> **Goal**: Would you print the material exactly, starting at its first line and ending at the line holding "side_seam_drop = 9.0"?

***** Available data

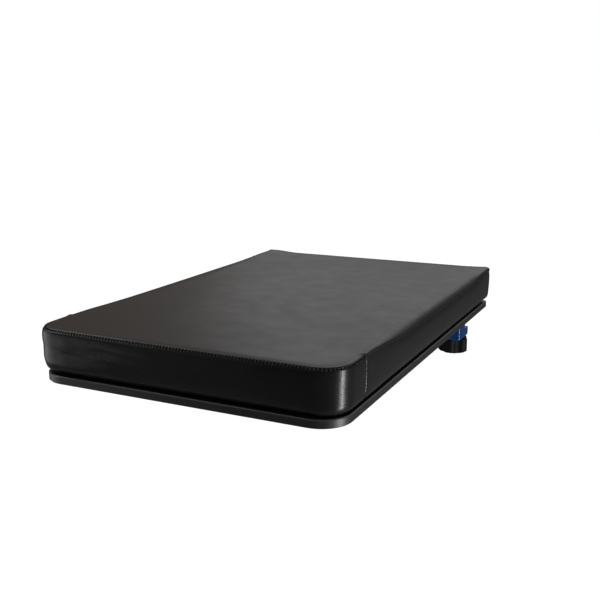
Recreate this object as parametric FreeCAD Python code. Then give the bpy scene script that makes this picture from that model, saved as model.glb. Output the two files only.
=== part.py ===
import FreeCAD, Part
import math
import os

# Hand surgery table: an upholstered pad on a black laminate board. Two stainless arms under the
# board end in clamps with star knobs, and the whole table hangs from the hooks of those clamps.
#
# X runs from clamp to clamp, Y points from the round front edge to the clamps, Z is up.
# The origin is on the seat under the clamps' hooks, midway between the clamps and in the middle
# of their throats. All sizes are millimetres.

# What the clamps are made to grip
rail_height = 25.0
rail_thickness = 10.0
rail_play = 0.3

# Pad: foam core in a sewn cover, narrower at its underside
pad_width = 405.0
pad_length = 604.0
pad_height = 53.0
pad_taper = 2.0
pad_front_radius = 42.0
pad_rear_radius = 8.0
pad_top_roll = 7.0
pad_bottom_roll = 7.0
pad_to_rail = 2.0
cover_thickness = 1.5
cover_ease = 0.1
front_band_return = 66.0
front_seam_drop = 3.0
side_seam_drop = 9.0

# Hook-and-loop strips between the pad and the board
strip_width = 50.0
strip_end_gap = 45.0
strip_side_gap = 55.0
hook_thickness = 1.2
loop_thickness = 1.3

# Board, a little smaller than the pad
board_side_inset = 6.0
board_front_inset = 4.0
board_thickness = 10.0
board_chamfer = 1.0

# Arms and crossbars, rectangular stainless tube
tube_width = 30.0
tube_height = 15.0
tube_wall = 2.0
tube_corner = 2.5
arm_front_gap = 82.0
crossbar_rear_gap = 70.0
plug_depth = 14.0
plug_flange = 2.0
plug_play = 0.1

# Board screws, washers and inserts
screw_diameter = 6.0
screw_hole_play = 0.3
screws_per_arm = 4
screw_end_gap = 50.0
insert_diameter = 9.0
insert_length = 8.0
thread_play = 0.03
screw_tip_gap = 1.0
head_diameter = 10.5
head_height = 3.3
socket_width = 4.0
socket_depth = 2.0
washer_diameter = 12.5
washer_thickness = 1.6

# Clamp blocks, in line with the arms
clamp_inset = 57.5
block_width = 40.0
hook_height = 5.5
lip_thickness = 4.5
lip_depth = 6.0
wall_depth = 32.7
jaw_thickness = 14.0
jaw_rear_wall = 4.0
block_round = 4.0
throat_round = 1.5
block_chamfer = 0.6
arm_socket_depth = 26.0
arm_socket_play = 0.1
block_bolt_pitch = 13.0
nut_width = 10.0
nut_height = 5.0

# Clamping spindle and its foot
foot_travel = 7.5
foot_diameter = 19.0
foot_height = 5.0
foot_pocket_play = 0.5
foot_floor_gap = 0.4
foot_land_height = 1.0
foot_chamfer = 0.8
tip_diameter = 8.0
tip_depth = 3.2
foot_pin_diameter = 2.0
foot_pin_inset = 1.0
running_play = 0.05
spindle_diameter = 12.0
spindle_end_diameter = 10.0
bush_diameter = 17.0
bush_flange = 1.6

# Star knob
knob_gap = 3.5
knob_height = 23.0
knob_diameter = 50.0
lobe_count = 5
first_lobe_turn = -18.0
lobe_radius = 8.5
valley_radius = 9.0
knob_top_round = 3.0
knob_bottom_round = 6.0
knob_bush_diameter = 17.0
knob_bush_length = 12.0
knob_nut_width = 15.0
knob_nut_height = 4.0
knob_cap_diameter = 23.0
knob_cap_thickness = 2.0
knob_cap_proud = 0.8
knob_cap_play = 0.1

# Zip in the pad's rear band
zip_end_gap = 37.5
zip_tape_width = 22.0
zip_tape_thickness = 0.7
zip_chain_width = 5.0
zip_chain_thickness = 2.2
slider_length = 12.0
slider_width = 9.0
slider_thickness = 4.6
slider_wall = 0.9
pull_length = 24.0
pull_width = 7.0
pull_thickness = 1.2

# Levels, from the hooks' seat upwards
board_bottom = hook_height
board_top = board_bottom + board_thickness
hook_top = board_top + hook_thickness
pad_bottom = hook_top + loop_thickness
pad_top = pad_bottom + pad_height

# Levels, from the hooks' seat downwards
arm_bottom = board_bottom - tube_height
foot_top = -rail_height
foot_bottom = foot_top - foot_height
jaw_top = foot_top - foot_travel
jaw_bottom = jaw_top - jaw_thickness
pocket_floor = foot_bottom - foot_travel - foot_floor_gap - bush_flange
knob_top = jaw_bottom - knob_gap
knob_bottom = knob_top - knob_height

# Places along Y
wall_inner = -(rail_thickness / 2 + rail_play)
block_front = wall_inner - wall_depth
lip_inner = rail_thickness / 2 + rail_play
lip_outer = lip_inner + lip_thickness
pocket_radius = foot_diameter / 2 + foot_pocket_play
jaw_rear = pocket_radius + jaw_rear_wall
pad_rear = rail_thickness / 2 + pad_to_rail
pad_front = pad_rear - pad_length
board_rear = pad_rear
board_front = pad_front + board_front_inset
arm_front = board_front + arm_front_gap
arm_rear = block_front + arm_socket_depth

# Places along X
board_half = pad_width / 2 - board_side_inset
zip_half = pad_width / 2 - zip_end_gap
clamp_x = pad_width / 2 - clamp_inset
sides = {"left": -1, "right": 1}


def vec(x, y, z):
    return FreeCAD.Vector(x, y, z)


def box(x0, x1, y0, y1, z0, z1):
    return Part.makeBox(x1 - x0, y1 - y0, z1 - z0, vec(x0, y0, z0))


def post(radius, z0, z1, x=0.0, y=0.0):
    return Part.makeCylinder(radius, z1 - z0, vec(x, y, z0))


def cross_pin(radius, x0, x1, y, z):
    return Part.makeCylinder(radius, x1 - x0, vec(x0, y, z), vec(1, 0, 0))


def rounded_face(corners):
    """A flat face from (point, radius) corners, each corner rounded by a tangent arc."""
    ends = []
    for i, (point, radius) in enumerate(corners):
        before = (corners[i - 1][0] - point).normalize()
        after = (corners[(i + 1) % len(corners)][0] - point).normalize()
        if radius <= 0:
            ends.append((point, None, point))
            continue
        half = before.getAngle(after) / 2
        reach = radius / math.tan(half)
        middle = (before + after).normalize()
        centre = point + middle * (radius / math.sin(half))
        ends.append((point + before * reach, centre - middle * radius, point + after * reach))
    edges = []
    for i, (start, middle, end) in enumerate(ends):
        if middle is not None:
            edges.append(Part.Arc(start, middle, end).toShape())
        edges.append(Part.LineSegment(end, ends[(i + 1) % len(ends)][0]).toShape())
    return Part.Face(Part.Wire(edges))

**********

> **Answer to this exercise**:
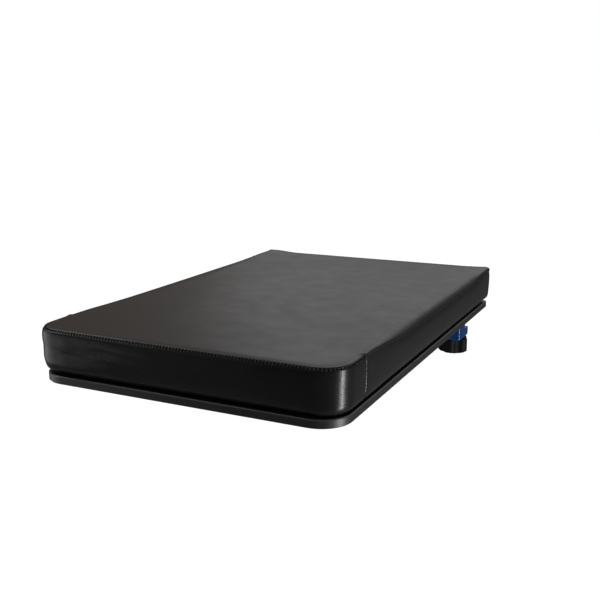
Recreate this object as parametric FreeCAD Python code. Then give the bpy scene script that makes this picture from that model, saved as model.glb. Output the two files only.
=== part.py ===
import FreeCAD, Part
import math
import os

# Hand surgery table: an upholstered pad on a black laminate board. Two stainless arms under the
# board end in clamps with star knobs, and the whole table hangs from the hooks of those clamps.
#
# X runs from clamp to clamp, Y points from the round front edge to the clamps, Z is up.
# The origin is on the seat under the clamps' hooks, midway between the clamps and in the middle
# of their throats. All sizes are millimetres.

# What the clamps are made to grip
rail_height = 25.0
rail_thickness = 10.0
rail_play = 0.3

# Pad: foam core in a sewn cover, narrower at its underside
pad_width = 405.0
pad_length = 604.0
pad_height = 53.0
pad_taper = 2.0
pad_front_radius = 42.0
pad_rear_radius = 8.0
pad_top_roll = 7.0
pad_bottom_roll = 7.0
pad_to_rail = 2.0
cover_thickness = 1.5
cover_ease = 0.1
front_band_return = 66.0
front_seam_drop = 3.0
side_seam_drop = 9.0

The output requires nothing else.